Joe came to the MMSC besotted with Studio Time, a gray gelding we had had on campus for awhile. But I told him that before he stepped in the barn, he might want to start with baby books to get some background on the horses that we had available that might suit him.

“Will you look at this!!!” he exclaimed as he studied Dandy’s Noble’s book. “Storm Cat! Blushing Groom! Raise A Native! Roberto! Bold Ruler! Nijinsky II! Majestic Prince! This mare is ROYALLY bred!”

Dandy's Noble at 1 week old
Indeed, Dandy’s Noble was royally bred. She was a lovely mover, had a huge hind end, and was sensible and kind to boot, all qualities that would have made her a nice event horse. But Joe wasn’t looking for that. He wanted a horse that he and his daughter could practice their Natural Horsemanship with and to trail ride English or Western. They looked at several MMSC horses and rode a few, even Studio Time. But it was Dandy, with her smarts, good looks, and willingness to please that won them over. She seemed happy with them too.

Recently I checked in with Joe to see how Dandy and he were faring in this wretched weather we have all been battling. Dandy is doing better than Joe. She gets brought in at night to a clean stall and is turned out every morning, is fed twice a day, gets blanketed, pampered and tons of love. Joe, on the other hand, is weary of breaking ice, mucking stalls, having numb fingers, cold toes, and aching older joints.
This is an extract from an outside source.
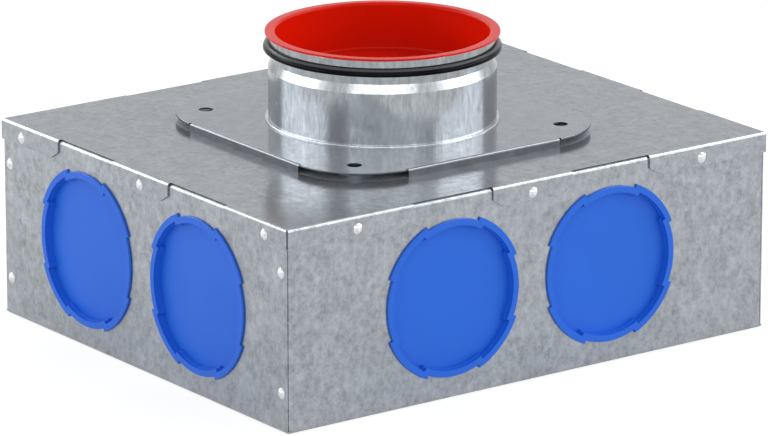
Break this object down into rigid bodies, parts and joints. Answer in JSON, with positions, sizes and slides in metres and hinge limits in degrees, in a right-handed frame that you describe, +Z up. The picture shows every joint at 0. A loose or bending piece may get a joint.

He doesn’t have to do this. With eight other pleasure horses, he certainly didn’t have to take on another horse, and a Thoroughbred to boot!

So, why?

Joe and Dandy
“I love the heart, determination, athleticism, and competitiveness of the Thoroughbred. This mare ran at Aqueduct, Belmont Park, and Saratoga, not Delta Downs, Evangeline, and the Fair Grounds! She won her second race in New York and led every step of the way against other top horses. She has Majestic Prince, the 1969 Derby winner, and one of my most favorite horses, Secretariat, and Native Dancer in her blood lines! She’s a horse I could only dream of having. I believe God created the Thoroughbred to be one of his most noble and elegant beings. I feel honored to walk in my barn and see this wonderful Thoroughbred every day.”

Ah yes! Joe has racing in his blood!